Mesothelioma prognostic signature analysis (A) The protein-protein interaction (PPI) network of the genes in the mesothelioma prognostic signature identified 3 cliques in the NCI mesothelioma dataset by STRING. (B) Protein complex enrichment analysis of clique 1 genes. These genes are enriched in 2 complexes, the CCNB1-CCNF complex and the CDK1-CCNB1-CCNF complex (Fisher’s exact test, FDR < 0.02). The x axis represents Fisher’s test negative log₁₀ p values. (C) The correlation matrix was computed on the matrix of the 48-gene mesothelioma prognostic signature across all patients. Hierarchical clustering identified three clusters that significantly overlapped with the three cliques obtained in the PPI network. Fisher’s exact test p values are shown. (D) The mesothelioma prognostic signature is enriched for 8 transcription factors (TFs) (details provided in Table S5H). (E) Correlation between expression of mesothelioma signature genes and corresponding TFs. Expression of every gene in the mesothelioma prognostic signature cohort that is potentially regulated by one or more of the 8 enriched TFs shown in (D) was correlated with expression of the corresponding mapped TF (FDR < 0.2). The number of such enriched TFs that were significantly correlated (FDR < 0.2) with these genes is plotted as a bar graph. The count of enriched TFs that are significantly correlated vs. the total number of TFs mapped to a particular gene is shown in parentheses. (F) Median essentiality values from CRISPR-Cas9 gene knockout essentiality screens from 7 pleural mesothelioma cell lines (ACCMESO1, NCIH2452, NCIH2052, MPP89, ISTMES2, MSTO211H, and NCIH28) for each gene are computed and compared between genes in the mesothelioma prognostic signature and the remaining genes.
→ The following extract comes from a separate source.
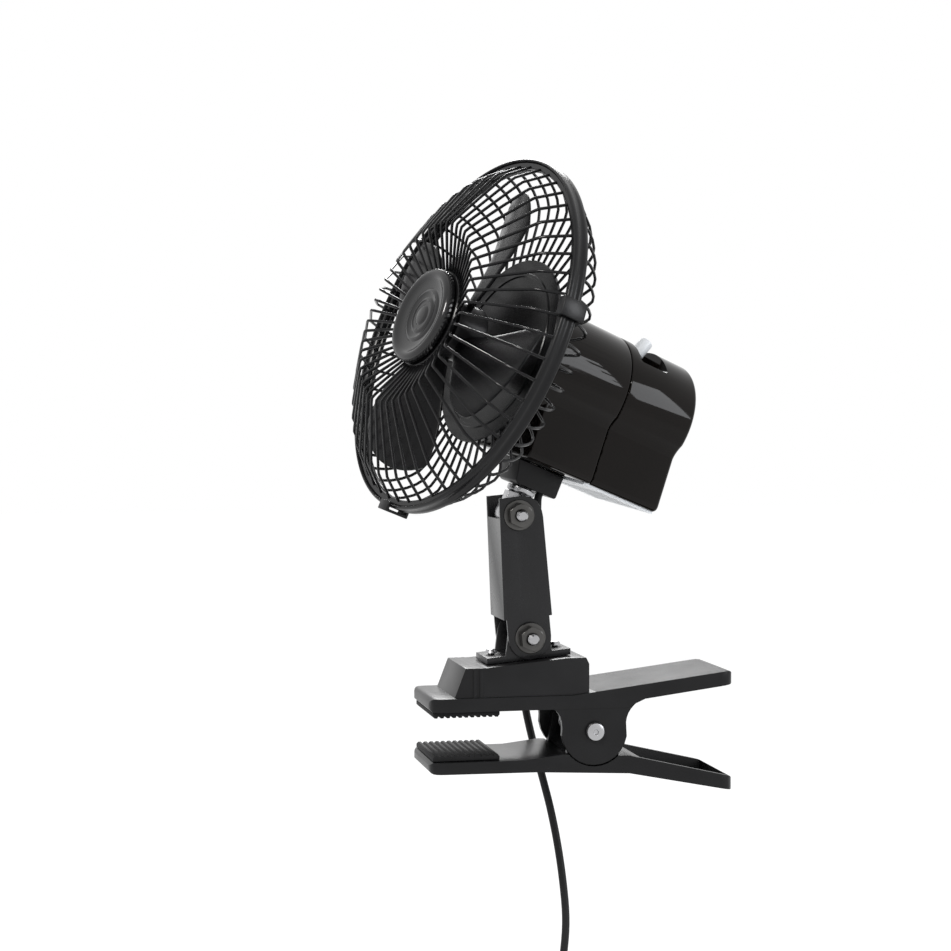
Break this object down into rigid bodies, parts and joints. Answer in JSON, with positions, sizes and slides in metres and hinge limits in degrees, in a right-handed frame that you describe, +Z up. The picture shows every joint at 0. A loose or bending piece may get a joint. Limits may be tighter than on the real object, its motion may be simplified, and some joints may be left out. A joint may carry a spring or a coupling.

Less essentiality value implies that the gene is more essential. One-sided Wilcoxon rank-sum test p value is shown.

Figure 4

Immune cell abundance estimates (A) Boxplot of the relative fractions of the immune cell abundance across all mesothelioma samples in the NCI mesothelioma dataset (NCI MESO), TCGA pan-cancer patients (TCGA PAN-CANCER; except mesothelioma), TCGA lung adenocarcinoma (TCGA LUAD), and TCGA lung squamous cell carcinoma (TCGA LUSC). The relative immune cell abundance for each immune cell type is shown as a fraction on the y axis. (B) K-M survival plot of patients with the top 33rd and bottom 33rd percentiles of relative abundance of M2 macrophages in the NCI mesothelioma dataset. Time is shown in years. Log rank test p value is shown.

Figure 5

Overall SL transcriptomics-based response prediction across several mesothelioma clinical trials (A) We use SELECT to predict patient response for anti-PD1 drugs in the NCI mesothelioma patient cohort using patient gene expression data. Bar plots show ROC-AUC and area under precision recall (PR-AUC) values using the SELECT-derived risk to predict responders (complete or partial response) and non-responders (stable disease or progressive disease) to anti-PD1 immunotherapy (16 samples). ROC-AUC and PR-AUC values range from 0–1, with higher values indicating higher performance of the predictor. ROC-AUC for a random predictor is expected to be 0.5. The 95% confidence interval for ROC-AUC varied from 0.7–1. (B) Bar plots show ROC-AUC and PR-AUC values using the SELECT-derived risk to predict responders (complete or partial response) and non-responders (progressive disease) to combinations with the chemotherapy drug pemetrexed (41 samples). The 95% confidence interval for ROC-AUC varied from 0.46–0.88. (C) Scatterplot showing the percentage of responders (objective response rate) from mesothelioma clinical trials and comparing it with the percentage of predicted responders (coverage) using SELECT in the NCI mesothelioma dataset. Spearman’s ρ (rho) and p values are shown. The shaded region is the 95% confidence level interval for a linear model. (D) Bar plot showing the percentage of predicted responders for each drug. (E) Heatmap showing the responders in all patients and drugs for NCI mesothelioma data. The x axis corresponds to patient samples and y axis to each drug. Red indicates that the patient is predicted to respond to that drug, and green indicates non-response. 50% of the total percentage of patients are predicted to respond to at least 1 drug in the NCI mesothelioma dataset.